Report how many lines contain "frame"; state the number and nothing else.

-- START MATERIAL --

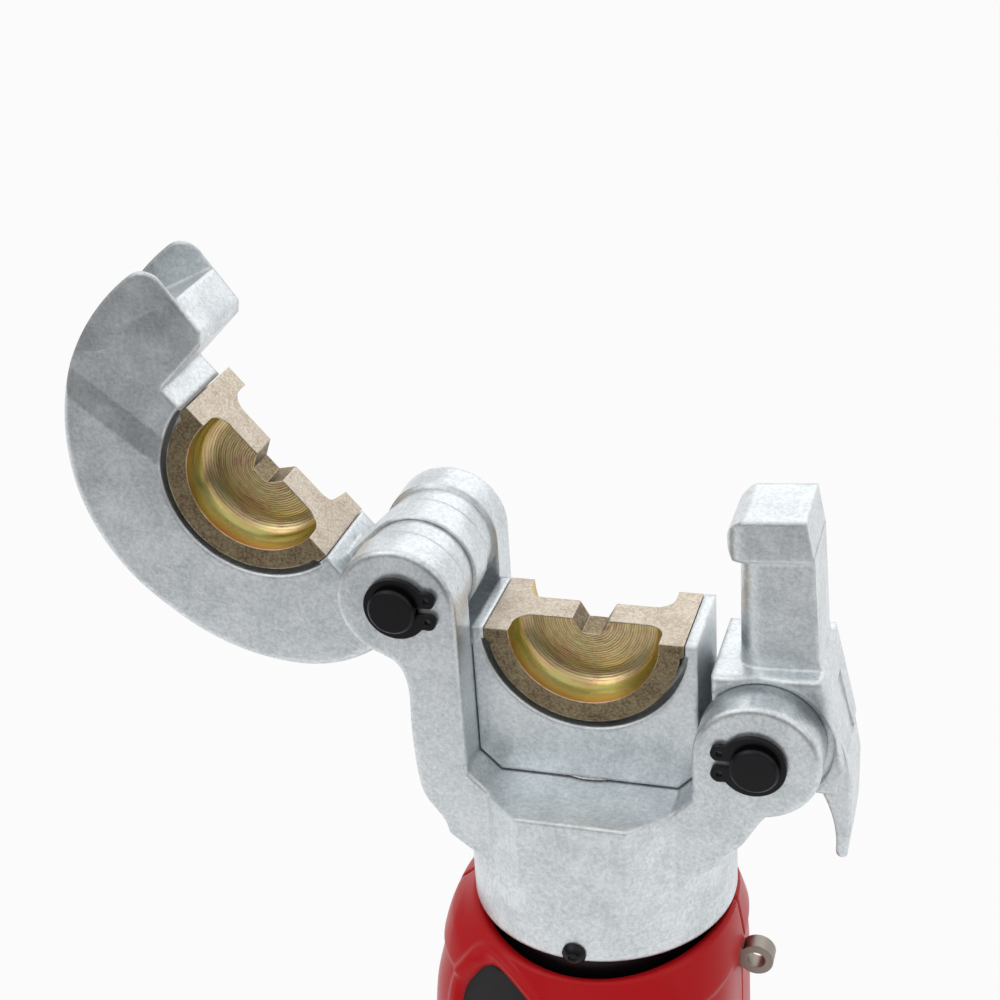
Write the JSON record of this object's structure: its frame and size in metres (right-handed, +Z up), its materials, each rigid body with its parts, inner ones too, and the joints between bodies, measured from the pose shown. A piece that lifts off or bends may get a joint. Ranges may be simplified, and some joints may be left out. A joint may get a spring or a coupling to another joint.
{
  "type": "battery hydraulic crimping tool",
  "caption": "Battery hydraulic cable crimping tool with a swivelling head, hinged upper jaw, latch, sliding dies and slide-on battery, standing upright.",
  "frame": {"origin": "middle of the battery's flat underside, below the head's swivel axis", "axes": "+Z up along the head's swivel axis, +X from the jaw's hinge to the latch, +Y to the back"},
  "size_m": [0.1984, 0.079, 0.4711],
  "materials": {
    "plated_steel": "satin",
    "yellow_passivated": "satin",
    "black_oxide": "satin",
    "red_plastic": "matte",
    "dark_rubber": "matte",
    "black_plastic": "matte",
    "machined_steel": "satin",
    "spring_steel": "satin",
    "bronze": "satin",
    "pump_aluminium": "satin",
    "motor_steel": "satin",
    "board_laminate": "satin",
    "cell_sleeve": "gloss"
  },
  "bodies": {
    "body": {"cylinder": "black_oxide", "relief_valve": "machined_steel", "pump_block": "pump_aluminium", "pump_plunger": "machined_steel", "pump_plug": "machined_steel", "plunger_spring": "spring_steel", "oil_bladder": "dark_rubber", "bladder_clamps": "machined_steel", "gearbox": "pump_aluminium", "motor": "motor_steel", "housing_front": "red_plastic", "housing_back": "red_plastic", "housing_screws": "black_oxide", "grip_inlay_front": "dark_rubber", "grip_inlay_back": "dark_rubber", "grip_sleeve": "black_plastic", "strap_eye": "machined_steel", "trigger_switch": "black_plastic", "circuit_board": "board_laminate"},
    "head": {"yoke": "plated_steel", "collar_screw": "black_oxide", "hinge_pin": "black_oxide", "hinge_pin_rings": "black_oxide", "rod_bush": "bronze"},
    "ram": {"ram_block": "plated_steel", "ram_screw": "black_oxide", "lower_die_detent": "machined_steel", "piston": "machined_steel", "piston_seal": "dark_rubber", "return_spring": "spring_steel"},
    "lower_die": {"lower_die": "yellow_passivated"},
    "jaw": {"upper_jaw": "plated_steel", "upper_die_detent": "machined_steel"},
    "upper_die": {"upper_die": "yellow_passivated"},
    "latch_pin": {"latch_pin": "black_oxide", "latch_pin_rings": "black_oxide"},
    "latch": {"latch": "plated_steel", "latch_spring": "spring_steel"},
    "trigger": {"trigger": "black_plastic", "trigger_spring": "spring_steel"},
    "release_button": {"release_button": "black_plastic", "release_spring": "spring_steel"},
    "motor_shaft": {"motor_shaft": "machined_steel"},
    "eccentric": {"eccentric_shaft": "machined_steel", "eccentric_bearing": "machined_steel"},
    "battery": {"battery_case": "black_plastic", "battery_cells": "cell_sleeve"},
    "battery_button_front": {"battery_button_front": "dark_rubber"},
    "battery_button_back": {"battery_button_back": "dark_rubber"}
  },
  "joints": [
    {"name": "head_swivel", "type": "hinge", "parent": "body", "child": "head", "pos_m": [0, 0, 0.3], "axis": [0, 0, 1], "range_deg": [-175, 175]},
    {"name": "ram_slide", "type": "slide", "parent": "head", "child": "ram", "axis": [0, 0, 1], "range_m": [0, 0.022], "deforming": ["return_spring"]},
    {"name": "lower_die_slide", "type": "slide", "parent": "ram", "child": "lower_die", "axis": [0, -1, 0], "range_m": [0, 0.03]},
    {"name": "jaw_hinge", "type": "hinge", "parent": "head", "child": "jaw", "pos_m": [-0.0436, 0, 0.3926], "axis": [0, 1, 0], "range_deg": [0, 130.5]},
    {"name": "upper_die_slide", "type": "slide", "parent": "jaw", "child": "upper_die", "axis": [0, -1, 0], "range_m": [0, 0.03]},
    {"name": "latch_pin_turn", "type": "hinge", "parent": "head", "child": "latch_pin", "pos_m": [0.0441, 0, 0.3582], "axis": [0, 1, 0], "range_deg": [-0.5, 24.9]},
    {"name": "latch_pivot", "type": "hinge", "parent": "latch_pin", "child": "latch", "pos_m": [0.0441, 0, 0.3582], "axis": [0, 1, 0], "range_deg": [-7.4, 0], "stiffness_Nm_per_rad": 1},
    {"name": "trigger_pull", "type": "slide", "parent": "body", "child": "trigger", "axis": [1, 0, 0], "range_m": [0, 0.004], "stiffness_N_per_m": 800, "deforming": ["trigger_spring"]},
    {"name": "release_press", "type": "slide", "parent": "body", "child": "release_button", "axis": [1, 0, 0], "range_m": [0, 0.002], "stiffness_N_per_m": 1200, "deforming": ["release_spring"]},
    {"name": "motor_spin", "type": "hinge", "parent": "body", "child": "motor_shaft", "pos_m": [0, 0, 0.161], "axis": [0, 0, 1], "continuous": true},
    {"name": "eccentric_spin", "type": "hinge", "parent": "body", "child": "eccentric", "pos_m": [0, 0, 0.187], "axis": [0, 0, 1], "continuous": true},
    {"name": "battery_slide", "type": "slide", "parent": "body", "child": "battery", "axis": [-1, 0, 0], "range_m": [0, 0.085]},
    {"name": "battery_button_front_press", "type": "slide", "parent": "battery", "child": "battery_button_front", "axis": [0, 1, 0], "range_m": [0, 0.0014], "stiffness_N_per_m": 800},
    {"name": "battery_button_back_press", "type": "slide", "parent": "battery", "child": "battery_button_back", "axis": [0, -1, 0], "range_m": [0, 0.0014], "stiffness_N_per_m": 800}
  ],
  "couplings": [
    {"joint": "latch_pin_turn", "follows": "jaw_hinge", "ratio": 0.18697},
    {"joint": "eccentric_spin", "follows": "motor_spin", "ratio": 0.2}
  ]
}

-- END MATERIAL --

→ WORKED ANSWER
2